This article is more than 1 year old
Stop us if you've heard this one: Russian hacker thrown in US slammer for $59m bank fraud
More punishment on the menu for Roman Seleznev
A Russian hacker already facing a lengthy prison stay in the US has been sent down for another 14 years for heading up an "organized cybercrime ring" that racked up $59m in damages across America.
Roman Valeryevich Seleznev, aka Track2, the 33-year-old son of a Russian MP, was sentenced after being convicted of one count each of racketeering and conspiracy to commit bank fraud. Though each charge carries a 168 month sentence, Seleznev will serve the terms concurrently along with a 27-year stretch he was given in April for separate fraud charges.

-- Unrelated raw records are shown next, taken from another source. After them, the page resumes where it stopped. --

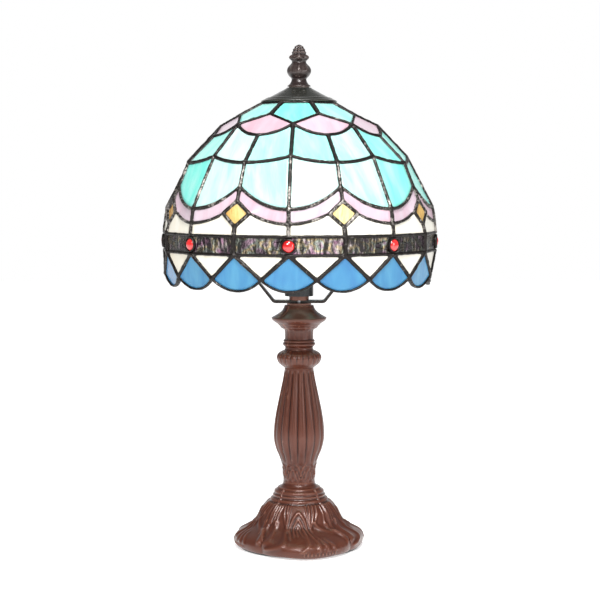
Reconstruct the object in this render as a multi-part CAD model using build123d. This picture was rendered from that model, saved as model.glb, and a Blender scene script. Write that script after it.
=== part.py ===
from build123d import *
import os
from math import atan2, cos, degrees, hypot, pi, radians, sin

# ---------------------------------------------------------------------------
# Table lamp with a leaded glass shade. Millimetres, +Z up, the front faces -Y,
# and the origin is the bottom centre of the foot.
# ---------------------------------------------------------------------------

# Casting stack, clamped along one threaded tube.
FELT_THICKNESS = 1.0
FELT_R = 44.5
FOOT_TOP_Z = 47.9
COLUMN_TOP_Z = 132.8
COLLAR_TOP_Z = 148.2
CAPITAL_TOP_Z = 179.2
SEAM = 0.1                     # gap left at each casting seam
TUBE_R = 4.8                   # threaded tube, nominal 10 mm
TUBE_BORE_R = 3.4
TUBE_BOTTOM_Z = 30.0
TUBE_TOP_Z = 194.0
TUBE_HOLE_R = 5.1
CLAMP_NUT_Z = 33.0

# Cable inlet in the back of the foot.
INLET_Z = 8.5
INLET_BORE_R = 3.4
INLET_SLEEVE_R = 4.6
INLET_HOLE_R = 4.7
INLET_START_Y = 41.5
INLET_FLANGE_Y = 49.1
INLET_END_Y = 50.6
INLET_FLANGE_R = 5.6

# Harp: one bent steel strip that carries the shade.
HARP_Z = 181.0
HARP_TOP_Z = 334.0
HARP_WIDTH = 10.0
HARP_THICKNESS = 2.0
HARP_ARM_X = 33.0
STUD_R = 3.0
STUD_BOTTOM_Z = 328.6
STUD_TOP_Z = 346.0

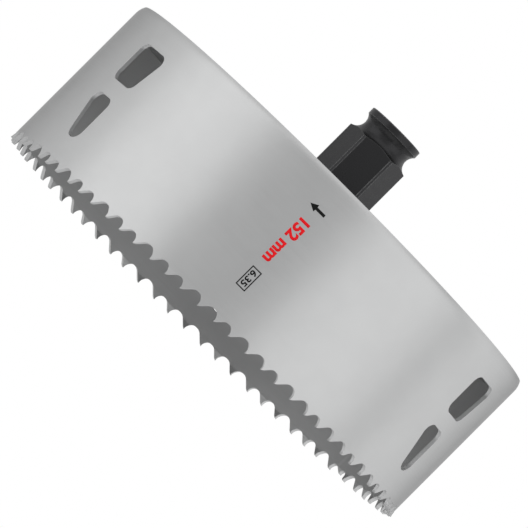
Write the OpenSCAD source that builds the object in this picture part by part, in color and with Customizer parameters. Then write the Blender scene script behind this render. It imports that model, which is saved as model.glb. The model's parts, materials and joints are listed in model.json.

He will also have to pay restitution of $50,893,166.35 and $2,178,349 for the two latest convictions, this time in the courts of the Northern District of Georgia and the District of Nevada.
The sentencing comes after Seleznev copped to helping run an identity theft and credit card fraud ring through the Carder.su site. Seleznev and others were believed to have racked up more than $59m from trafficking in stolen identities and credit cards. They also conspired to hack and defraud credit card companies and payment processors.
"His automated website allowed members to log into and purchase stolen credit card account data," US prosecutors said of Seleznev on Thursday.
"The defendant’s website had a simple interface that allowed members to search for the particular type of credit card information they wanted to buy, add the number of accounts they wished to purchase to their 'shopping cart' and upon check out, download the purchased credit card information."
While most of the stolen card numbers were resold for about $20 apiece, others were used in the infamous 2008 ATM hijack that resulted in a total of $9.4m in cash being pulled from more than 2,100 cash machines around the world.
Seleznev was among the key figures nabbed in the Operation Open Market, a year-long effort by multiple law enforcement agencies in the US government that ended up netting 55 arrests and 33 convictions so far.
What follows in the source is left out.